Born in the Great Depression, I've lived with the childhood memory of my farmer father coming home from the Winston-Salem tobacco market and saying to my weeping mother, "It only brought nine cents a pound."

As a consequence of those dire times, my inheritance consisted primarily of an abiding, perhaps abnormal, fear of debt, causing me to cast a cautious eye on credit cards and indulgences that I couldn't see my way clear to pay for.

In time, I relaxed a bit and, like many of you, managed to educate the kids and put aside something for the future, not a great fortune, or even a small fortune. Journalists and teachers rarely amass fortunes.

So, friends, at whom should we direct our current frustration and anger?
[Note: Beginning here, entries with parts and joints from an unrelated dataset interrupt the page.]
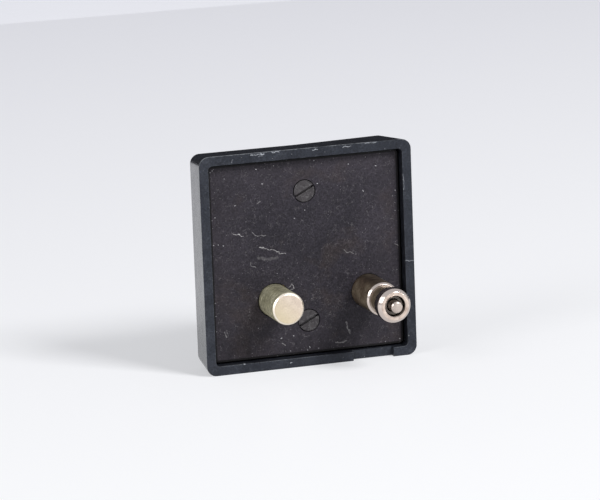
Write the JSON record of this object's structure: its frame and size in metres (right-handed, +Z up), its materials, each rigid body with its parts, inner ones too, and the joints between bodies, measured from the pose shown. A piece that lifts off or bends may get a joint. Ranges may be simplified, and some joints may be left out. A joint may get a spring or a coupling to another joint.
{
  "type": "plug-in electric shutter release",
  "caption": "Small black square release with a screwed-down metal plate, a guide pin and a two-pole plug, and a sprung button with a cable socket on its back.",
  "frame": {"origin": "middle of the box's bottom, below the middle of the case, on the surface that the bottom front edge stands on", "axes": "+X right and +Z up as seen from the plug side, +Y rearward from the plug side to the button side"},
  "size_m": [0.045, 0.0332, 0.045],
  "materials": {
    "case_black": "satin moulded, worn pale along the rim",
    "plate_black": "faded black anodising, scratched",
    "screw_black": "blackened, worn",
    "tarnished_nickel": "nickel plated, tarnished",
    "plug_nickel": "nickel plated, worn to brown on the shank",
    "insulator": "moulded",
    "button_black": "polished",
    "collar_chrome": "bright plated",
    "inner_brass": "plain turned",
    "contact_bronze": "rolled strip",
    "spring_steel": "drawn",
    "brown_board": "laminated paper board",
    "red_lead": "soft insulation",
    "black_lead": "soft insulation"
  },
  "bodies": {
    "housing": {"case": "case_black", "base_plate": "plate_black", "cover_screw_upper": "screw_black", "cover_screw_lower": "screw_black", "threaded_insert_upper": "inner_brass", "threaded_insert_lower": "inner_brass", "guide_pin": "tarnished_nickel", "guide_pin_nut": "inner_brass", "plug_sleeve": "plug_nickel", "plug_nut": "inner_brass", "ground_tag": "inner_brass", "plug_insulator": "insulator", "contact_pin_spring": "spring_steel", "centre_terminal": "inner_brass", "button_spring": "spring_steel", "button_collar": "collar_chrome", "plunger_bush": "inner_brass", "switch_base": "brown_board", "fixed_contact": "contact_bronze", "fixed_contact_rivet": "inner_brass", "leaf_spacer": "brown_board", "leaf_rivet_left": "inner_brass", "leaf_rivet_right": "inner_brass", "switch_screw_left": "spring_steel", "switch_screw_right": "spring_steel", "signal_lead": "red_lead", "ground_lead": "black_lead"},
    "button": {"release_button": "button_black"},
    "plunger": {"plunger": "spring_steel"},
    "leaf": {"contact_leaf": "contact_bronze"},
    "centre_pin": {"contact_pin": "plug_nickel"}
  },
  "joints": [
    {"name": "button_slide", "type": "slide", "parent": "housing", "child": "button", "axis": [0, -1, 0], "range_m": [0, 0.0012], "stiffness_N_per_m": 400, "springref_m": -0.001, "deforming": ["button_spring"]},
    {"name": "plunger_slide", "type": "slide", "parent": "housing", "child": "plunger", "axis": [0, -1, 0], "range_m": [0, 0.0012]},
    {"name": "leaf_flex", "type": "hinge", "parent": "housing", "child": "leaf", "pos_m": [0.0115, 0.0074, 0.0384], "axis": [-1, 0, 0], "range_deg": [0, 7]},
    {"name": "centre_pin_slide", "type": "slide", "parent": "housing", "child": "centre_pin", "axis": [0, 1, 0], "range_m": [0, 0.001], "stiffness_N_per_m": 600, "springref_m": -0.0008, "deforming": ["contact_pin_spring"]}
  ],
  "couplings": [
    {"joint": "plunger_slide", "follows": "button_slide", "ratio": 1},
    {"joint": "leaf_flex", "follows": "button_slide", "rad_per_m": 101.26}
  ]
}
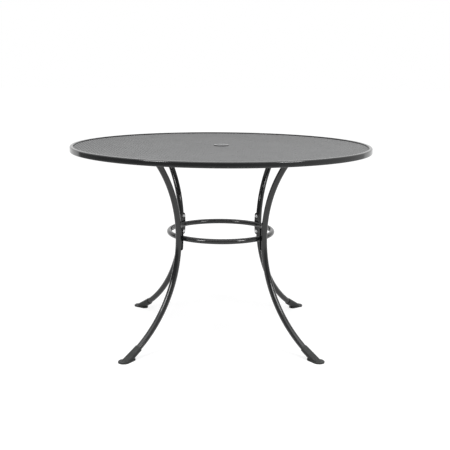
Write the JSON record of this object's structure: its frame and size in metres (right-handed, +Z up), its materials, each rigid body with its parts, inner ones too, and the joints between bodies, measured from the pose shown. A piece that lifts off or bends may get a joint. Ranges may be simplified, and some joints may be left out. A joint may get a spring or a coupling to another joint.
{
  "type": "round garden table",
  "caption": "Round garden table with an expanded-metal top in a rolled rim, an umbrella hole, bowed tube legs on plastic shoes and a round stretcher.",
  "frame": {"origin": "on the floor under the middle of the top", "axes": "+Z up through the umbrella hole; the legs stand on the diagonals between X and Y; the picture looks along +Y"},
  "size_m": [1.1, 1.1, 0.72],
  "materials": {
    "frame_steel": "dark grey powder coat, semi-gloss",
    "mesh_steel": "dark grey coated expanded metal, satin",
    "shoe_plastic": "dark grey moulded plastic, matt",
    "collar_plastic": "dark grey moulded plastic, smooth",
    "fastener_zinc": "bright zinc plate"
  },
  "bodies": {
    "root": {"rim_hoop": "frame_steel", "mesh_top": "mesh_steel", "umbrella_socket": "frame_steel", "umbrella_collar": "collar_plastic", "brace_front_left": "frame_steel", "brace_front_right": "frame_steel", "brace_rear_left": "frame_steel", "brace_rear_right": "frame_steel", "leg_plate_front_left": "frame_steel", "leg_plate_front_right": "frame_steel", "leg_plate_rear_left": "frame_steel", "leg_plate_rear_right": "frame_steel", "leg_front_left": "frame_steel", "leg_front_right": "frame_steel", "leg_rear_left": "frame_steel", "leg_rear_right": "frame_steel", "foot_front_left": "shoe_plastic", "foot_front_right": "shoe_plastic", "foot_rear_left": "shoe_plastic", "foot_rear_right": "shoe_plastic", "stretcher_ring": "frame_steel", "ring_plate_front_left": "frame_steel", "ring_plate_front_right": "frame_steel", "ring_plate_rear_left": "frame_steel", "ring_plate_rear_right": "frame_steel", "ring_bolts": "fastener_zinc", "ring_washers": "fastener_zinc", "ring_inserts": "fastener_zinc", "leg_bolts": "fastener_zinc", "leg_washers": "fastener_zinc", "leg_inserts": "fastener_zinc"}
  },
  "joints": []
}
There's enough blame to go around.

  • Big Business greed and corruption that created more and more billionaires along with more and more people at the poverty level.
  • A nationwide epidemic of free spending self-indulgence, goaded on by our government and irresponsible lending institutions, and a national sneer at the old-fashioned "pay as you go" philosophy replaced by a "You can have it all! And now!" obsession.

So, more than in any time in recent years, millions of us are sleepless in America, imagining the reality of walking in the shoes of the poor among us. The very thought of those shoes pinch painfully.

Poet John Donne once wrote: "Ask not for whom the bell tolls, the bell tolls for thee."

Ah, yes, this nightmarish financial crisis tolls for thee -- and me. Even the babe in the womb.

And gives us more to worry about than who will win the Big Game next Saturday or where the students at Broughton High will park their BMWs.

Delbert: In memoriam

Unlike Carl Sandburg's fog, which comes on little cat's feet, Delbert would come in at 6 a.m. on fat Basset feet the size of lily pads, his toenails clicking loudly across the hardwood floor. If we feigned sleep, he brutally brayed us out of bed.

My granddog and I long enjoyed an adversarial relationship. When a puppy, he would sink his needle-sharp teeth into my ankles with the same enthusiasm that he chewed the legs of the dining room table. I wearied of his bellowing howls when the doorbell rang or a distant dog barked.

Once when he was young and fleet of foot and I was dog-sitting, he escaped through the front door. Desperate to collar him before his family returned, I wandered the streets yelling, "Delbert! Delbert!"

"Delbert out again?" a neighbor asked, to which I, surprised, said, "You know Delbert?"

"Everybody knows Delbert," she said with a smile. "We love Delbert."

Who can explain our culture's unrealistic affection for pets, be they cats, parakeets, gold fish or guinea pigs?

Not even poet Rudyard Kipling could make sense of it:

Our loves are not given,

but only lent

At compound interest of

cent per cent ...

So why_in Heaven

(before we are there)_

Should we give our hearts

to a dog to tear?

On our last visit, Delbert was unusually affectionate, padding after me from room to room, gazing up with big, baleful eyes, pleading for a pat. While I worked at the computer, he draped his heavy weight across my feet under the desk. I let him lie there until my feet became numb from his weight.

I think Delbert was trying to tell me something. I think he was trying to tell me goodbye. Delbert, 11, is sorely missed.

Don't tell

The recent end-of-time column prompted this from Bob Daniels of Wake Forest:

A young man just out of Bible college went to the North Carolina mountains to convert sinners.

Encountering an old man standing by his mailbox, he asked, "Sir, are you ready for Judgment Day?"

"When is it?" the old guy replied.

"It may be tomorrow or it may the next day," the young evangelist replied.

"Please don't tell my old lady. She'll want to go both times," the oldster sighed.